--- Begin SOURCE EXCERPT ---

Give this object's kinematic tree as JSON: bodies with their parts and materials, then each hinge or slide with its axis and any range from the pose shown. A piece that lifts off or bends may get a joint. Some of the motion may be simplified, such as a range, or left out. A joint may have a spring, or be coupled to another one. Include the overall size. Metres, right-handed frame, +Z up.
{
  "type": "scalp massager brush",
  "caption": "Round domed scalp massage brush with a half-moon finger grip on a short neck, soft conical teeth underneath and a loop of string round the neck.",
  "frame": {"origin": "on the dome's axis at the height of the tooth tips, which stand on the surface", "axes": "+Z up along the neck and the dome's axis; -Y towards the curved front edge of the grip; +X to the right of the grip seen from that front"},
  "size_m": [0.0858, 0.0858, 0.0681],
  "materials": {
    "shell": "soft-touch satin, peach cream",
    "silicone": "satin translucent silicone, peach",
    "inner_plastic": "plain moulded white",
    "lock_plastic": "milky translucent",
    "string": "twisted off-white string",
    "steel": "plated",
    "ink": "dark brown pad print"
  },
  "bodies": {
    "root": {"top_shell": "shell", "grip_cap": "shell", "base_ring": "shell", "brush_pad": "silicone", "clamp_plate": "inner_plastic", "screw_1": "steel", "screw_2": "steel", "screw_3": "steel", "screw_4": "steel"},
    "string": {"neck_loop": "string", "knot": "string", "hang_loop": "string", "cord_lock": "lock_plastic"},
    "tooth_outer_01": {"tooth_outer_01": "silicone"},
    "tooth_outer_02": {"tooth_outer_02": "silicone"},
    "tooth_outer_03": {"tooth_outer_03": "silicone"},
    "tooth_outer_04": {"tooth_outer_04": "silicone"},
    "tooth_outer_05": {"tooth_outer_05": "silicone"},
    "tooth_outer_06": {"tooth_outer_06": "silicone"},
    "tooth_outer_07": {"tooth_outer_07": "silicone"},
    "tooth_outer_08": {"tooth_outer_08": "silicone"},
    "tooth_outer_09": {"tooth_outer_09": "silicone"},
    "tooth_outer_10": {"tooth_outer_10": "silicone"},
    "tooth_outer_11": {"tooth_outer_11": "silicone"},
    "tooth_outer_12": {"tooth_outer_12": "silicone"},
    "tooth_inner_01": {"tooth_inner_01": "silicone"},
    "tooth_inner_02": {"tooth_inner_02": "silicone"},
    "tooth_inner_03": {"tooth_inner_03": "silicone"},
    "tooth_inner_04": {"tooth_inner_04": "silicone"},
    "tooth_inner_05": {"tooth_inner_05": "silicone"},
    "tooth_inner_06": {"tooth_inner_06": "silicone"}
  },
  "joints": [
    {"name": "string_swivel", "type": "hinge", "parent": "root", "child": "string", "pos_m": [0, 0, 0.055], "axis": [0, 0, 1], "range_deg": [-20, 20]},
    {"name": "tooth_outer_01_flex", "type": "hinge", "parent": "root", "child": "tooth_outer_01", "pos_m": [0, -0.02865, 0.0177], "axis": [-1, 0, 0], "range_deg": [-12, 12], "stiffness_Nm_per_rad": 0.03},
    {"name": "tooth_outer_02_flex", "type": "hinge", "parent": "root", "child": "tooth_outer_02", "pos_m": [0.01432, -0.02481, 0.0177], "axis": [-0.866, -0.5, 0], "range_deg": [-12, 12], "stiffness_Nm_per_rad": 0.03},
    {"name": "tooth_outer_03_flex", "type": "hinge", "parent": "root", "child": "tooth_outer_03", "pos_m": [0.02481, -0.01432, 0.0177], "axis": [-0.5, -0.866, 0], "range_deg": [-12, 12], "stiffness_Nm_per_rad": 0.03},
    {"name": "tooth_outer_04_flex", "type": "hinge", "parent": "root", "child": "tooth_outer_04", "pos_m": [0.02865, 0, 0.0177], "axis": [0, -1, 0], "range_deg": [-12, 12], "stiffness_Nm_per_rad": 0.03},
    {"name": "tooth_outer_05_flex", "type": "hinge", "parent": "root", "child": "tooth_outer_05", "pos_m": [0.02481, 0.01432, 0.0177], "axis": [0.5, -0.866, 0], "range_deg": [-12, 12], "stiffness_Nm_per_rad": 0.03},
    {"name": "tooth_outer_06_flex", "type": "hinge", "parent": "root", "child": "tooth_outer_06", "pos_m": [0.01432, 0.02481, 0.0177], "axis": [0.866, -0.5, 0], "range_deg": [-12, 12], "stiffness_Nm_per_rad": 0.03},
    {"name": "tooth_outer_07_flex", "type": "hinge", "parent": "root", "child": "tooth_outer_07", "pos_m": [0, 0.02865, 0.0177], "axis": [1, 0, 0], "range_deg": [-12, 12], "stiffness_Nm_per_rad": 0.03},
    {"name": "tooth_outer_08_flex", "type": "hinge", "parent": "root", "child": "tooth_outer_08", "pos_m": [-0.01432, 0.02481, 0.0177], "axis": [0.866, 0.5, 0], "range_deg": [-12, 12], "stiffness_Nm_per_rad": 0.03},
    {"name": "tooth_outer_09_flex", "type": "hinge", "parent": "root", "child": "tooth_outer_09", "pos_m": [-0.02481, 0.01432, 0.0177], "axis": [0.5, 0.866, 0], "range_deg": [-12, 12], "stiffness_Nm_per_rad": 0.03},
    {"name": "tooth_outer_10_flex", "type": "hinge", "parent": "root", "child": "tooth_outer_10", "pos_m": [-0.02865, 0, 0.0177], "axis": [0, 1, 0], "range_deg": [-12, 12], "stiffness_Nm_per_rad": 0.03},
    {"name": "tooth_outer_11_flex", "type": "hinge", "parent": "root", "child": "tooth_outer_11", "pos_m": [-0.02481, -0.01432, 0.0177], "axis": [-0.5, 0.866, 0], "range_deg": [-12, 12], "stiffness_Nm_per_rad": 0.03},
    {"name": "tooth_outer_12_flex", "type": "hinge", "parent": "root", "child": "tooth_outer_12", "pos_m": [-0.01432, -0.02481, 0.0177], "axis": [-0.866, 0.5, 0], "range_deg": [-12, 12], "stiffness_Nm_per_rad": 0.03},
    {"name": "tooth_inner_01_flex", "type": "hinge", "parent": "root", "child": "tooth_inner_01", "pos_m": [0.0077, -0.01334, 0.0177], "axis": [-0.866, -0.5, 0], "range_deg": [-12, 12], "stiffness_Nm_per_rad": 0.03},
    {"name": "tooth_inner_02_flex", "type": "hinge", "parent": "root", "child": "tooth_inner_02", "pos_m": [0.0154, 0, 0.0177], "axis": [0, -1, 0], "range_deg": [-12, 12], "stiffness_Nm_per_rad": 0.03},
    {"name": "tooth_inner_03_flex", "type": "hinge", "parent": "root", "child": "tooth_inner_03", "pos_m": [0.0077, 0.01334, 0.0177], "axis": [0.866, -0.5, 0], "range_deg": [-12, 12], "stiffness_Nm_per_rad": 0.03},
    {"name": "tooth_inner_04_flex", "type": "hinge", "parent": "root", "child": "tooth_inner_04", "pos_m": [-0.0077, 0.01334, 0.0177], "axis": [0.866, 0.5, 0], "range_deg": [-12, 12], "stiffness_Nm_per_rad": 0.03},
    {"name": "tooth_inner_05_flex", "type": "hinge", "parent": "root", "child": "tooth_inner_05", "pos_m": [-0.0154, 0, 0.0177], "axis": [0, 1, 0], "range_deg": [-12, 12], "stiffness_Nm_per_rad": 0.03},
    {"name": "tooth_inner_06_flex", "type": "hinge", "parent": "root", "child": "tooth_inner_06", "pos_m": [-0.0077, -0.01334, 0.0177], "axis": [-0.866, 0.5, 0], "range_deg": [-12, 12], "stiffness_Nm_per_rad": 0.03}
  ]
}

--- End SOURCE EXCERPT ---

▸ SHORT TASK:
Without changing a word, restate the whole listing.

▸ RESULT OF THE EXERCISE:
Give this object's kinematic tree as JSON: bodies with their parts and materials, then each hinge or slide with its axis and any range from the pose shown. A piece that lifts off or bends may get a joint. Some of the motion may be simplified, such as a range, or left out. A joint may have a spring, or be coupled to another one. Include the overall size. Metres, right-handed frame, +Z up.
{
  "type": "scalp massager brush",
  "caption": "Round domed scalp massage brush with a half-moon finger grip on a short neck, soft conical teeth underneath and a loop of string round the neck.",
  "frame": {"origin": "on the dome's axis at the height of the tooth tips, which stand on the surface", "axes": "+Z up along the neck and the dome's axis; -Y towards the curved front edge of the grip; +X to the right of the grip seen from that front"},
  "size_m": [0.0858, 0.0858, 0.0681],
  "materials": {
    "shell": "soft-touch satin, peach cream",
    "silicone": "satin translucent silicone, peach",
    "inner_plastic": "plain moulded white",
    "lock_plastic": "milky translucent",
    "string": "twisted off-white string",
    "steel": "plated",
    "ink": "dark brown pad print"
  },
  "bodies": {
    "root": {"top_shell": "shell", "grip_cap": "shell", "base_ring": "shell", "brush_pad": "silicone", "clamp_plate": "inner_plastic", "screw_1": "steel", "screw_2": "steel", "screw_3": "steel", "screw_4": "steel"},
    "string": {"neck_loop": "string", "knot": "string", "hang_loop": "string", "cord_lock": "lock_plastic"},
    "tooth_outer_01": {"tooth_outer_01": "silicone"},
    "tooth_outer_02": {"tooth_outer_02": "silicone"},
    "tooth_outer_03": {"tooth_outer_03": "silicone"},
    "tooth_outer_04": {"tooth_outer_04": "silicone"},
    "tooth_outer_05": {"tooth_outer_05": "silicone"},
    "tooth_outer_06": {"tooth_outer_06": "silicone"},
    "tooth_outer_07": {"tooth_outer_07": "silicone"},
    "tooth_outer_08": {"tooth_outer_08": "silicone"},
    "tooth_outer_09": {"tooth_outer_09": "silicone"},
    "tooth_outer_10": {"tooth_outer_10": "silicone"},
    "tooth_outer_11": {"tooth_outer_11": "silicone"},
    "tooth_outer_12": {"tooth_outer_12": "silicone"},
    "tooth_inner_01": {"tooth_inner_01": "silicone"},
    "tooth_inner_02": {"tooth_inner_02": "silicone"},
    "tooth_inner_03": {"tooth_inner_03": "silicone"},
    "tooth_inner_04": {"tooth_inner_04": "silicone"},
    "tooth_inner_05": {"tooth_inner_05": "silicone"},
    "tooth_inner_06": {"tooth_inner_06": "silicone"}
  },
  "joints": [
    {"name": "string_swivel", "type": "hinge", "parent": "root", "child": "string", "pos_m": [0, 0, 0.055], "axis": [0, 0, 1], "range_deg": [-20, 20]},
    {"name": "tooth_outer_01_flex", "type": "hinge", "parent": "root", "child": "tooth_outer_01", "pos_m": [0, -0.02865, 0.0177], "axis": [-1, 0, 0], "range_deg": [-12, 12], "stiffness_Nm_per_rad": 0.03},
    {"name": "tooth_outer_02_flex", "type": "hinge", "parent": "root", "child": "tooth_outer_02", "pos_m": [0.01432, -0.02481, 0.0177], "axis": [-0.866, -0.5, 0], "range_deg": [-12, 12], "stiffness_Nm_per_rad": 0.03},
    {"name": "tooth_outer_03_flex", "type": "hinge", "parent": "root", "child": "tooth_outer_03", "pos_m": [0.02481, -0.01432, 0.0177], "axis": [-0.5, -0.866, 0], "range_deg": [-12, 12], "stiffness_Nm_per_rad": 0.03},
    {"name": "tooth_outer_04_flex", "type": "hinge", "parent": "root", "child": "tooth_outer_04", "pos_m": [0.02865, 0, 0.0177], "axis": [0, -1, 0], "range_deg": [-12, 12], "stiffness_Nm_per_rad": 0.03},
    {"name": "tooth_outer_05_flex", "type": "hinge", "parent": "root", "child": "tooth_outer_05", "pos_m": [0.02481, 0.01432, 0.0177], "axis": [0.5, -0.866, 0], "range_deg": [-12, 12], "stiffness_Nm_per_rad": 0.03},
    {"name": "tooth_outer_06_flex", "type": "hinge", "parent": "root", "child": "tooth_outer_06", "pos_m": [0.01432, 0.02481, 0.0177], "axis": [0.866, -0.5, 0], "range_deg": [-12, 12], "stiffness_Nm_per_rad": 0.03},
    {"name": "tooth_outer_07_flex", "type": "hinge", "parent": "root", "child": "tooth_outer_07", "pos_m": [0, 0.02865, 0.0177], "axis": [1, 0, 0], "range_deg": [-12, 12], "stiffness_Nm_per_rad": 0.03},
    {"name": "tooth_outer_08_flex", "type": "hinge", "parent": "root", "child": "tooth_outer_08", "pos_m": [-0.01432, 0.02481, 0.0177], "axis": [0.866, 0.5, 0], "range_deg": [-12, 12], "stiffness_Nm_per_rad": 0.03},
    {"name": "tooth_outer_09_flex", "type": "hinge", "parent": "root", "child": "tooth_outer_09", "pos_m": [-0.02481, 0.01432, 0.0177], "axis": [0.5, 0.866, 0], "range_deg": [-12, 12], "stiffness_Nm_per_rad": 0.03},
    {"name": "tooth_outer_10_flex", "type": "hinge", "parent": "root", "child": "tooth_outer_10", "pos_m": [-0.02865, 0, 0.0177], "axis": [0, 1, 0], "range_deg": [-12, 12], "stiffness_Nm_per_rad": 0.03},
    {"name": "tooth_outer_11_flex", "type": "hinge", "parent": "root", "child": "tooth_outer_11", "pos_m": [-0.02481, -0.01432, 0.0177], "axis": [-0.5, 0.866, 0], "range_deg": [-12, 12], "stiffness_Nm_per_rad": 0.03},
    {"name": "tooth_outer_12_flex", "type": "hinge", "parent": "root", "child": "tooth_outer_12", "pos_m": [-0.01432, -0.02481, 0.0177], "axis": [-0.866, 0.5, 0], "range_deg": [-12, 12], "stiffness_Nm_per_rad": 0.03},
    {"name": "tooth_inner_01_flex", "type": "hinge", "parent": "root", "child": "tooth_inner_01", "pos_m": [0.0077, -0.01334, 0.0177], "axis": [-0.866, -0.5, 0], "range_deg": [-12, 12], "stiffness_Nm_per_rad": 0.03},
    {"name": "tooth_inner_02_flex", "type": "hinge", "parent": "root", "child": "tooth_inner_02", "pos_m": [0.0154, 0, 0.0177], "axis": [0, -1, 0], "range_deg": [-12, 12], "stiffness_Nm_per_rad": 0.03},
    {"name": "tooth_inner_03_flex", "type": "hinge", "parent": "root", "child": "tooth_inner_03", "pos_m": [0.0077, 0.01334, 0.0177], "axis": [0.866, -0.5, 0], "range_deg": [-12, 12], "stiffness_Nm_per_rad": 0.03},
    {"name": "tooth_inner_04_flex", "type": "hinge", "parent": "root", "child": "tooth_inner_04", "pos_m": [-0.0077, 0.01334, 0.0177], "axis": [0.866, 0.5, 0], "range_deg": [-12, 12], "stiffness_Nm_per_rad": 0.03},
    {"name": "tooth_inner_05_flex", "type": "hinge", "parent": "root", "child": "tooth_inner_05", "pos_m": [-0.0154, 0, 0.0177], "axis": [0, 1, 0], "range_deg": [-12, 12], "stiffness_Nm_per_rad": 0.03},
    {"name": "tooth_inner_06_flex", "type": "hinge", "parent": "root", "child": "tooth_inner_06", "pos_m": [-0.0077, -0.01334, 0.0177], "axis": [-0.866, 0.5, 0], "range_deg": [-12, 12], "stiffness_Nm_per_rad": 0.03}
  ]
}